Cela fait plus de dix jours que les ouvriers de la faïencerie Royal Boch occupent l’usine à La Louvière. ‘Occupation jusqu’au finish’ annoncent les 47 travailleurs qui ont le soutien de leurs syndicats.

La semaine passée le tribunal de commerce de Mons a déclaré la faillite de ce fleuron de l’industrie belge. Depuis novembre l’entreprise fonctionnait sous concordat judiciaire. Mais l’entreprise ne réussissait pas à respecter les engagements de cet accord. « Il y a des commandes pour 850.000 euros mais nous ne pouvons pas produire car la matière première est bloquée à Anvers » explique Manuel Morais du Setca. La matière première n’arrive pas car Royal Boch ne sait pas payer les factures d’un montant total de 2 millions d’euro. La dette totale de la seule faïencerie en Belgique s’élève à 16,285 millions. 12 millions sont aux mains de l’actionnaire principal, le baron Frédéric de Mévius. Il veut récupérer cette somme. « Sans cette créance le passif de Royal Boch serait supportable » analyse les syndicats. « C’est la preuve que le Baron spécule sur la vente de l’entreprise » Un jeu cynique dont le personnel est la victime. Le Baron détient une des plus grandes fortunes du pays. Fin 2004 sa fortune était estimée à 822 millions d’euro. Les syndicats exigent un plan industriel pour faire vivre l’activité. Les patrons privés ne sont pas capables de relancer l’économie. La région wallonne est prête à investir a la hauteur de 49% du capital. L’autre moitié devrait venir d’un ou plusieurs investisseurs privés. Notre préférence va naturellement vers une entreprise 100% publique. Il n’y a aucune raison que l’argent du contribuable ne puisse servir qu’à éponger les dettes des banquiers et autres grosses fortunes.

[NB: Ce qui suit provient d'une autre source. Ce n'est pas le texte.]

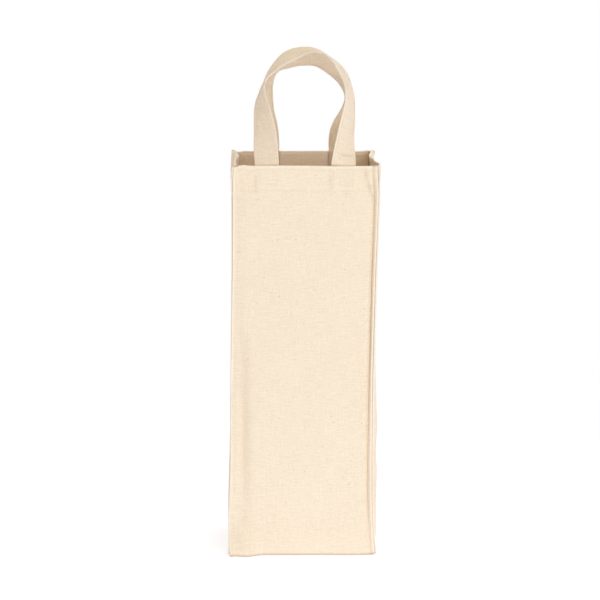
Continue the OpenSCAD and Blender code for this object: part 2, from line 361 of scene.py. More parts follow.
# For each gusset: how far out the middle of its depth stands, by height, how squarely it turns in to
# the front and back seams, how far its rim is dented and how far it stands out behind the front seam
gussets = {
    "right": {
        "side": 1, "square": (7.0, 3.4),
        "shoulder": ((0, 0), (150, 0), (200, -0.6), (280, -0.9), (305, -0.7), (320, -0.5), (330, 0.5),
                     (338, 1.7), (345, 2.9), (350, 3.5)),
        "middle": ((0, 61.0), (5, 64.0), (12, 66.5), (20, 67.0), (32, 67.0), (50, 67.7), (66, 67.5),
                   (104, 67.0), (145, 65.8), (180, 64.4), (213, 64.3), (250, 64.6), (290, 64.6),
                   (313, 64.5), (330, 64.5), (340, 64.8), (350, 63.2)),
        "rimDent": 3.0, "dentAt": 0.42, "dentWidth": 0.5,
    },
    "left": {
        "side": -1, "square": (2.6, 2.6), "shoulder": ((0, 0), (350, 0)),
        "middle": ((0, 60.9), (6, 61.8), (18, 62.8), (50, 63.0), (120, 62.4), (190, 61.7), (250, 61.4),
                   (310, 61.7), (336, 62.0), (350, 61.4)),
        "rimDent": 3.2, "dentAt": 0.4, "dentWidth": 0.5,
    },
}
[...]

Il s’agit de la première occupation en Belgique depuis le début de la récession. Forcés par les fermetures d’entreprise les travailleurs se voient obligés de mettre en œuvre des nouvelles formes de luttes. Lorsqu’en Flandre, l’entreprise métallurgique Bekaert annonçait la fermeture de son usine à Hemiksem les travailleurs avaient décidé d’installer un piquet de vigilance devant les portes. Il tiendra pendant deux mois et empêchera le patron de déménager les machines. Une forme de contrôle ouvrier sur l’outil de production. Dans d’autres pays nous voyons aussi des occupations comme en France, en Irlande, en Ukraine et même en Indonésie. L’occupation à Chicago de Republic Windows and Doors en décembre 2008 sera brièvement à la une de la presse mondiale. Certes, il n’y a pas encore beaucoup d’exemples d’occupation d’entreprise dans le monde. Mais elles se font remarquer fortement. Jusqu’il y a peu il s’agissait presque d’un phénomène exclusivement latino-américain. 


Cette forme d’action révèle un changement de la conscience d’une partie des travailleurs et de syndicalistes. Afin de sauver leur emplois les travailleurs sont disposés de remettre en cause ne serait-ce que partiellement et temporairement la sacro-sainte propriété capitaliste de l’entreprise, des machines et des ressources..Nous pensons que chaque entreprise qui menace de fermer doit se voir opposer par les travailleurs une occupation. ‘Usine fermée, usine occupée’ devrait être la consigne des syndicats. La nationalisation sous contrôle ouvrier de l’entreprise devrait être la prochaine étape dans la lutte.


L’occupation de Royal Boch mérite notre solidarité. La solidarité des entreprises de la région est très grande. Nous proposons aux délégations syndicales de venir apporter leur soutien sur place dans les prochains jours. Une manifestation nationale de solidarité est une démarche que les syndicats devraient envisager sérieusement. Encore plus important serait de suivre l’exemple de Royal Boch et d’occuper les autres entreprises que menacent de mettre la clé sous le paillasson.